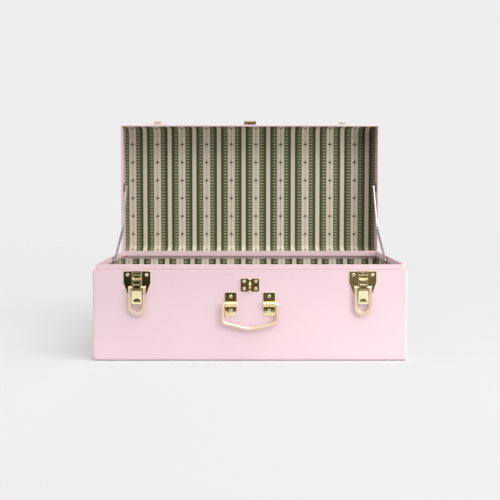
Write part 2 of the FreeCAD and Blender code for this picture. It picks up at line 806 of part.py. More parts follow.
stay_stud_x = neck_inner_x - stay_bracket_sheet
stay_face_x = stay_stud_x - stay_boss - stay_gap
stay_inner_x = stay_face_x - stay_sheet
pivot_closed = Vector(0, hinge_y - stay_pivot_forward, hinge_z + stay_pivot_lift)


def lean(angle, length):
    """Step down and forward by a length, at an angle below the level."""
    radians = math.radians(angle)
    return Vector(0, -length * math.cos(radians), -length * math.sin(radians))


def opened_point(point):
    """Where a point of the closed lid lies when the lid is open."""
    marker = turned_open(Part.Vertex(point))
    return Vector(marker.X, marker.Y, marker.Z)


pivot_open = opened_point(pivot_closed)
knee = pivot_open + lean(stay_upper_angle, stay_upper)
stud = knee + lean(stay_lower_angle, stay_lower)


def bar_between(start, end, width, x_low, x_high):
    """Flat bar with round ends between two points in the plane of the stay."""
    along = end - start
    block = Part.makeBox(x_high - x_low, along.Length, width, Vector(x_low, 0, -width / 2))
    block.rotate(Vector(0, 0, 0), X_AXIS, math.degrees(math.atan2(along.z, along.y)))
    block.translate(Vector(0, start.y, start.z))
    ends = [x_rod(x_low, x_high, point.y, point.z, width / 2) for point in (start, end)]
    return union([block] + ends)


def stay_arm():
    """Bent flat arm with a slot along both of its legs and a bore for its rivet."""
    arm = union([bar_between(pivot_open, knee, stay_width, stay_inner_x, stay_face_x),
                 bar_between(knee, stud, stay_width, stay_inner_x, stay_face_x)])
    slot_start = pivot_open + lean(stay_upper_angle, stay_slot_start)
    cut_low = stay_inner_x - overrun
    cut_high = stay_face_x + overrun
    slot = union([bar_between(slot_start, knee, stay_slot, cut_low, cut_high),
                  bar_between(knee, stud, stay_slot, cut_low, cut_high)])
    bore = x_rod(cut_low, cut_high, pivot_open.y, pivot_open.z, stay_rivet_radius + running_fit)
    return arm.cut([slot, bore])


def stay_lid_bracket():
    """Stepped bracket inside the lid end that carries the arm clear of the neck, closed."""
    wall_x = body_width / 2 - sheet
    tab_x = (stay_face_x + stay_gap, stay_face_x + stay_gap + stay_bracket_sheet)
    y, z = pivot_closed.y, pivot_closed.z
    shelf_low = z + stay_shelf_lift
    foot_y = (y - stay_foot_width / 2, y + stay_foot_width / 2)
    foot = box((wall_x - stay_bracket_sheet, wall_x), foot_y, (shelf_low, shelf_low + stay_foot_height))
    shelf = box((tab_x[0], wall_x), (y - stay_end, y + stay_end), (shelf_low, shelf_low + stay_bracket_sheet))
    tab = box(tab_x, (y - stay_end, y + stay_end), (z, shelf_low + stay_bracket_sheet))
    eye = x_rod(tab_x[0], tab_x[1], y, z, stay_end)
    hole = x_rod(tab_x[0] - overrun, tab_x[1] + overrun, y, z, stay_rivet_radius)
    return union([foot, shelf, tab, eye]).cut(hole)


def stay_rivet():
    """Headed rivet through the arm and the lid bracket, closed."""
    y, z = pivot_closed.y, pivot_closed.z
    head_x = stay_inner_x - stay_gap
    shank = x_rod(head_x, stay_face_x + stay_gap + stay_bracket_sheet, y, z, stay_rivet_radius)
    head = x_rod(head_x - stay_rivet_cap, head_x, y, z, stay_rivet_head)
    return union([head, shank])


def stay_body_bracket():
    """Plate on the inside of the neck with the stud that guides the slot."""
    top = rim_height - stay_bracket_top
    half = stay_bracket_width / 2
    plate = box((stay_stud_x, neck_inner_x), (stud.y - half, stud.y + half), (top - stay_bracket_drop, top))
    plate = round_edges(plate, latch_corner, edges_along(plate, X_AXIS))
    boss = x_rod(stay_stud_x - stay_boss, stay_stud_x, stud.y, stud.z, stay_rivet_radius)
    return union([plate, boss])


both_sides("stay_arm", stay_arm())
both_sides("stay_lid_bracket", turned_open(stay_lid_bracket()))
both_sides("stay_rivet", turned_open(stay_rivet()))
both_sides("stay_body_bracket", stay_body_bracket())


# Write one file per piece

os.makedirs("parts", exist_ok=True)
for name, shape in nodes.items():
    shape.exportStep(os.path.join("parts", name + ".step"))
    solids = len(shape.Solids)
    print(f"{name:26s} {solids:3d} solid(s)  {shape.Volume / 1000:9.2f} cm3  valid {shape.isValid()}")
print(len(nodes), "pieces written")
print("stay pivot", pivot_open, "knee", knee, "stud", stud)
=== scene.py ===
# %% [markdown]
# # A storage trunk, dressed for its picture
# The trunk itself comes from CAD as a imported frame: every sheet, hinge, latch and board is already there
# at its real size, in metres. This script gives each piece the surface that the real one has, adds the
# small things that are easier to make as meshes, and sets up floor, light and camera.

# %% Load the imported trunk
import json
import math

import bmesh
import bpy
from mathutils import Matrix, Vector


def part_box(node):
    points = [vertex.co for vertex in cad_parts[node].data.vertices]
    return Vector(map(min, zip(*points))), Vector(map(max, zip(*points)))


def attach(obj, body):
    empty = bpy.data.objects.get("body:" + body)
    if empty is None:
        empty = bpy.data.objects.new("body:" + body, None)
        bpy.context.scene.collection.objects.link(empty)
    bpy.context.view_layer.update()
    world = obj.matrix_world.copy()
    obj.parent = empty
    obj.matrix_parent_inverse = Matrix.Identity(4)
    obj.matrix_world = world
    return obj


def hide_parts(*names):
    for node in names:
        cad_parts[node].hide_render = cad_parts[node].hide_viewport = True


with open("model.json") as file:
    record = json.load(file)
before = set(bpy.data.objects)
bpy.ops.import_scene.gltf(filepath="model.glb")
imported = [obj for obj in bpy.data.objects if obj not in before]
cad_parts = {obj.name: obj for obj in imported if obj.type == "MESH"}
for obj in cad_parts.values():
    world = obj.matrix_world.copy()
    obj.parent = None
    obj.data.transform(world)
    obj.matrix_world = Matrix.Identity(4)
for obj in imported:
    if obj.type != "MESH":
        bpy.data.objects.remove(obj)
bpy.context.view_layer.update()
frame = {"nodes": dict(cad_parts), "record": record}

nodes = frame["nodes"]
joints = {joint["name"]: joint for joint in frame["record"]["behaviour"]["joints"]}

# %% [markdown]
# ## The camera
# The camera stands 1.3 m in front of the trunk, about level with the middle of the open lid. Its
# place was worked out from the lines of the picture: the underside, the seam, the rim behind it, the top
# of the lid, and the stripes of the lining, which get narrower down the lid by a measured share.
# The camera is tilted down a little, and for the rest the lens is shifted down, as with a studio camera,
# so that the upright edges stay nearly parallel. A longer lens further away would flatten the open lid.

# %% Camera
picture_width = 500
focal_pixels = 697.0
centre_row = 218.8
sensor_width = 36.0
camera_place = (0, -1.4685, 0.3279)
camera_pitch = math.radians(2.45)

camera_data = bpy.data.cameras.new("camera")
camera = bpy.data.objects.new("camera", camera_data)
bpy.context.scene.collection.objects.link(camera)
camera_data.sensor_width = sensor_width
camera_data.lens = focal_pixels * sensor_width / picture_width
camera_data.shift_y = centre_row / picture_width - 0.5
camera.location = camera_place
camera.rotation_euler = (math.pi / 2 - camera_pitch, 0, 0)
bpy.context.scene.camera = camera
bpy.context.scene.view_settings.view_transform = "Standard"
print("lens", round(camera_data.lens, 2), "mm, shift", round(camera_data.shift_y, 4))

# %% [markdown]
# ## Small helpers for materials
# A colour is written as the hex value that a paint chart or a picture editor gives. Blender's shaders
# add up light, so each value is turned to linear first. The second helper adds one node, sets its
# values and makes its links, so that a material reads as a list of steps. Where a step needs the result
# of an earlier one, the earlier node itself can be given, and its first output that is in use is taken.
# Patterns are laid out on Object coordinates, which stay with the piece when it moves.

# %% Colour and node helpers
def linear(code):
    """Linear colour with alpha from an sRGB hex value such as f3d3d8."""
    shares = [int(code[i:i + 2], 16) / 255 for i in (0, 2, 4)]
    return [c / 12.92 if c <= 0.04045 else ((c + 0.055) / 1.055) ** 2.4 for c in shares] + [1.0]


def add(tree, kind, inputs=None, **settings):
    """Add a node. inputs maps a socket's name or number to a value, an output or an earlier node."""
    node = tree.nodes.new(kind)
    for name, value in settings.items():
        setattr(node, name, value)
    for key, value in (inputs or {}).items():
        in_use = [socket for socket in node.inputs if socket.enabled]
        socket = in_use[key] if isinstance(key, int) else next(s for s in in_use if s.name == key)
        if isinstance(value, bpy.types.Node):
            value = next(output for output in value.outputs if output.enabled)
        if isinstance(value, bpy.types.NodeSocket):
            tree.links.new(value, socket)
        else:
            socket.default_value = value
    return node


def new_material(name):
    """Empty node material, its tree, and the node that gives places on the piece."""
    material = bpy.data.materials.new(name)
    material.use_nodes = True
    tree = material.node_tree
    tree.nodes.clear()
    return material, tree, add(tree, "ShaderNodeTexCoord").outputs["Object"]


def dress(material, names):
    """Give CAD nodes a material in place of the one they came with."""
    for name in names:
        slots = nodes[name].data.materials
        slots.clear()
        slots.append(material)
    print(material.name, "on", len(names), "pieces")


millimetres = 1000.0  # in a metre, so a noise of n mm has the scale millimetres / n
print("middle grey in linear light", round(linear("808080")[0], 3))

# %% [markdown]
# ## The paint
# The sheet steel is sprayed and baked in a pale pink. Baked enamel of this kind is nearly matt: it has a
# fine orange peel from the spray, a soft broad highlight, and slight drifts of tone where the coat is
# thicker. Each edge is painted a little paler than the flat: a painted highlight, which also stands for
# the coat drawing back from sharp folds as it bakes.
# Along the shoulder under the lid a greyer band is painted into the colour.
# Noise gives the peel and the drift. The edges are found with the Bevel node, which rounds the surface
# within a small radius: where the rounded direction leaves the true one, there is an edge.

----

Instructions to follow:
Both the line with "for name, shape" and the line with "if empty is" belong in the answer; write them out exactly, with every line between.

Exercise result:
for name, shape in nodes.items():
    shape.exportStep(os.path.join("parts", name + ".step"))
    solids = len(shape.Solids)
    print(f"{name:26s} {solids:3d} solid(s)  {shape.Volume / 1000:9.2f} cm3  valid {shape.isValid()}")
print(len(nodes), "pieces written")
print("stay pivot", pivot_open, "knee", knee, "stud", stud)
=== scene.py ===
# %% [markdown]
# # A storage trunk, dressed for its picture
# The trunk itself comes from CAD as a imported frame: every sheet, hinge, latch and board is already there
# at its real size, in metres. This script gives each piece the surface that the real one has, adds the
# small things that are easier to make as meshes, and sets up floor, light and camera.

# %% Load the imported trunk
import json
import math

import bmesh
import bpy
from mathutils import Matrix, Vector


def part_box(node):
    points = [vertex.co for vertex in cad_parts[node].data.vertices]
    return Vector(map(min, zip(*points))), Vector(map(max, zip(*points)))


def attach(obj, body):
    empty = bpy.data.objects.get("body:" + body)
    if empty is None:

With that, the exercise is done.